Hierbabuena

Hace días que intentamos leer “Los palacios de la memoria” de la escritora turca Alev Lytle Croutier. Abrimos el libro posamos los ojos sobre unas líneas y volvemos a cerrarlo. Demasiados recuerdos apretujados como racimo de hierbabuena sobre sus páginas.

 

 “En la bahía de Esmirna  (ciudad tan antigua y de tan infame memoria como las deidades del Olimpo)   el aire siempre huele a plancton putrefacto y a sal. Los escombros lamen la orilla y se amontonan formando esculturas de corteza de melón, cartón y algas marinas.”

 

Ahora nos damos cuenta de que la vida es un cúmulo de pequeños  acontecimientos  ayudando a forjar nuestra forma de ser.
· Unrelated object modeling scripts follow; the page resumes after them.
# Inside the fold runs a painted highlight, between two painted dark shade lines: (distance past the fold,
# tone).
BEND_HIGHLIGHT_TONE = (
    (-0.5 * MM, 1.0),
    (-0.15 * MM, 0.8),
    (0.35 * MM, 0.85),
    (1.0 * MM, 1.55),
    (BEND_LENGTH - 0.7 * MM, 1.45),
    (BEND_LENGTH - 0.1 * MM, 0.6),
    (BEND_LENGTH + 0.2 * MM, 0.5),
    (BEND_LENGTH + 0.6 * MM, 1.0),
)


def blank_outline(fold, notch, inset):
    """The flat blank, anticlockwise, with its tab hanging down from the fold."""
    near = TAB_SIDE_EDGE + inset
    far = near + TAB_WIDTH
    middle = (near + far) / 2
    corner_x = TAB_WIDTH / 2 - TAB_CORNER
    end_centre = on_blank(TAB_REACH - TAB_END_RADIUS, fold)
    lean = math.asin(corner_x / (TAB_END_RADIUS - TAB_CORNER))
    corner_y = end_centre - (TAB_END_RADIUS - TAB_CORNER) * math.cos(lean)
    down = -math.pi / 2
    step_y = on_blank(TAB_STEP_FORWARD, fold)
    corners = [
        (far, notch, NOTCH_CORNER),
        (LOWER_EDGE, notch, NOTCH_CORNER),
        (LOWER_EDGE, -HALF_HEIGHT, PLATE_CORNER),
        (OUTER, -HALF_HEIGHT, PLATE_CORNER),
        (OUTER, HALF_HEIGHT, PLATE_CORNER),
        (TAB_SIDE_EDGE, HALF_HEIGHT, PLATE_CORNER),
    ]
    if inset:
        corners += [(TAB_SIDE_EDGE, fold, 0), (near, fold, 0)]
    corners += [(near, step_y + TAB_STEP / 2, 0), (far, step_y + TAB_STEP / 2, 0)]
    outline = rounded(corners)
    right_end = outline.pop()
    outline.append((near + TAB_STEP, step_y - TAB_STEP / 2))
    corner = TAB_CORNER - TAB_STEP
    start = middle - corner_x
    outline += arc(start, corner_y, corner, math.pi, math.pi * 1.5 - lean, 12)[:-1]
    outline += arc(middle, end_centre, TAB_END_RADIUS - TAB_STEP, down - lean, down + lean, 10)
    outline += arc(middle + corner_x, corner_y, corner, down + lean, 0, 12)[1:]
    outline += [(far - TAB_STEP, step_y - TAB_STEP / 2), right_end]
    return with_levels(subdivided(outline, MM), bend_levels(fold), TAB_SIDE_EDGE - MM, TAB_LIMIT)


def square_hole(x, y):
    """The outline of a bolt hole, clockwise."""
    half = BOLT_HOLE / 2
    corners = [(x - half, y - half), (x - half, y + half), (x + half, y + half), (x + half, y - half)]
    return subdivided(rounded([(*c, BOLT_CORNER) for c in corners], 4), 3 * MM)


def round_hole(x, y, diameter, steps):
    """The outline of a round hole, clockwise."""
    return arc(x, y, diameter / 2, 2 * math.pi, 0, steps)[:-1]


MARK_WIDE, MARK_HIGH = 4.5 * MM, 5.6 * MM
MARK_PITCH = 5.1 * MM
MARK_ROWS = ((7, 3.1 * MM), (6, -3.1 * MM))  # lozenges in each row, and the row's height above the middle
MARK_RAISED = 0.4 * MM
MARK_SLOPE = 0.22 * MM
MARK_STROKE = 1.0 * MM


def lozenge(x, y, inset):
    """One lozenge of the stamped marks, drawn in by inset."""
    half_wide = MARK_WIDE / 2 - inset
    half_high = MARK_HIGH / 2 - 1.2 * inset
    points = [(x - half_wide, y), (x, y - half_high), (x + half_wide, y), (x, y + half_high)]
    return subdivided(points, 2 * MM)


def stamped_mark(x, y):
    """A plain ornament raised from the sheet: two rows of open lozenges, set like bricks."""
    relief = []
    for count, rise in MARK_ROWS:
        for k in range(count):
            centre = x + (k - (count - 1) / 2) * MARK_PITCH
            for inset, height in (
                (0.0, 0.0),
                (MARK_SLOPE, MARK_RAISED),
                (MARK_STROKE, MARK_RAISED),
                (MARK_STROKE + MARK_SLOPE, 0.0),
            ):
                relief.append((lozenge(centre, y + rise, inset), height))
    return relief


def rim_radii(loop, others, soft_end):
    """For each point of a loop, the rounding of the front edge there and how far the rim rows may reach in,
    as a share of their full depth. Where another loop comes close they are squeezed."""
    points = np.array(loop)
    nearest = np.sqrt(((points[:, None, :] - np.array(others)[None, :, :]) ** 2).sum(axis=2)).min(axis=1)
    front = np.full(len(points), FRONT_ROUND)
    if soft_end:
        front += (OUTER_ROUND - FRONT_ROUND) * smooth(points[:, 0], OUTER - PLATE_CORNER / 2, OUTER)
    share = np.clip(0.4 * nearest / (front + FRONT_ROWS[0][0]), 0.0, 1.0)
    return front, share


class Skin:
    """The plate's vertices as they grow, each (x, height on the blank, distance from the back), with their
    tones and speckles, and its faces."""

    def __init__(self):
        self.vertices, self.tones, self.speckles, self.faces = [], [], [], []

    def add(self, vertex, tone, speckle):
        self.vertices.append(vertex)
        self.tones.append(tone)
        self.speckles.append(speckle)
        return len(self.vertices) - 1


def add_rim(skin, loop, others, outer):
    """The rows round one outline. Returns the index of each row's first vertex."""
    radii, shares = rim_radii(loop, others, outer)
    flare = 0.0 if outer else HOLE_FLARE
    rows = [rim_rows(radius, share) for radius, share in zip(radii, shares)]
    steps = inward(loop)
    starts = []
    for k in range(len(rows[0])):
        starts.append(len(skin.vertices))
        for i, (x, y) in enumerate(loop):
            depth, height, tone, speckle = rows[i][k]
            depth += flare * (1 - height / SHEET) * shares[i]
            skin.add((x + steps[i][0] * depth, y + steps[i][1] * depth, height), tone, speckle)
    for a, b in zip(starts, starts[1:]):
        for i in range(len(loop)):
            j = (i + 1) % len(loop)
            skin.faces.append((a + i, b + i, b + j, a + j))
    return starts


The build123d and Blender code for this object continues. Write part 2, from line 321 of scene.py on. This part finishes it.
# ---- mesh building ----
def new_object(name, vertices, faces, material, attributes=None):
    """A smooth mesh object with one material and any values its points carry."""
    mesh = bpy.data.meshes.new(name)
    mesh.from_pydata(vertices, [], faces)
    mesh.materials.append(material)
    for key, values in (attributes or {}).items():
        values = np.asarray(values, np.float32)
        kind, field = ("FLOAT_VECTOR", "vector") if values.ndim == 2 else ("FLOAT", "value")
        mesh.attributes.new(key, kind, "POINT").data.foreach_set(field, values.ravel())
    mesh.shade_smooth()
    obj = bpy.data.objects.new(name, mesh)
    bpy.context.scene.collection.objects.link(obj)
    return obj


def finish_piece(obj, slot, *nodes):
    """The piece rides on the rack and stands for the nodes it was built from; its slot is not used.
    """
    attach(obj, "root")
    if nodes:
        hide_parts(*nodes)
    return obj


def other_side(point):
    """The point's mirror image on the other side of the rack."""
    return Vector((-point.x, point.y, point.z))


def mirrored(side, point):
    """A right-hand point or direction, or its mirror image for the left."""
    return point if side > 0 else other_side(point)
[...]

De todo lo vivido nos queda  a veces una brizna de aire, un escozor en el cuerpo; las más, hondas pesadumbres que el tiempo ayuda a disipar y solamente nos deja, muy generosamente, nítidos y casi palpables, los momentos buenos. No es engaño: nos acordamos más y mejor de los sucesos agradables que de los dolientes.

 

 Caminar con un rencor clavado en el corazón por años debe ser una condenación. El amor, como el odio, debe tener un tiempo fijo: si no, se secan y es como una podredumbre pegada en la piel, pero si pudiéramos escoger, nos quedaríamos con la querencia, aunque mortifique.

 

 Por ello, no debemos volver dos veces al mismo sitio,  al lugar donde hemos sembrado la cadencia del alma mientras una mano, casi inocente y generosa,  acaso sin saberlo, la cortó.

 

  ¿En qué ciudad  se levantaba ese palacio cubierto de enredaderas, una hilera de tilos cubriendo las ventanas con una celosía por donde se asomaba un rostro de mujer de un blanco pálido que nos lanzó una sonrisa cuando cruzamos la calle para verla mejor y al hacerlo, cerró el balcón? ¿En Esmirna, cerca de la playa donde Homero imaginó a Ulises? No. Posiblemente sucedió  en Capri, bajando el promontorio hacia la Torre de Tiberio, o doblando un muro de piedra en el Puerto de Marina Grande. Pero  hoy no estamos seguros.  Todo parece espejos sobre espejos, recuerdos y sombras sobre un cansancio infinito.

 

Hay un momento en nuestra existencia que es mejor no viajar, soltar las alforjas y rumiar tenuemente, sin prisa, los momentos sentidos.

 

El primer cariño, el más lozano y puro, no  regresa  jamás, se queda agazapado  como friso de piedra en la piel. Otros vendrán acaso más firmes y duraderos, pero no tendrán la cadencia de aquél primero.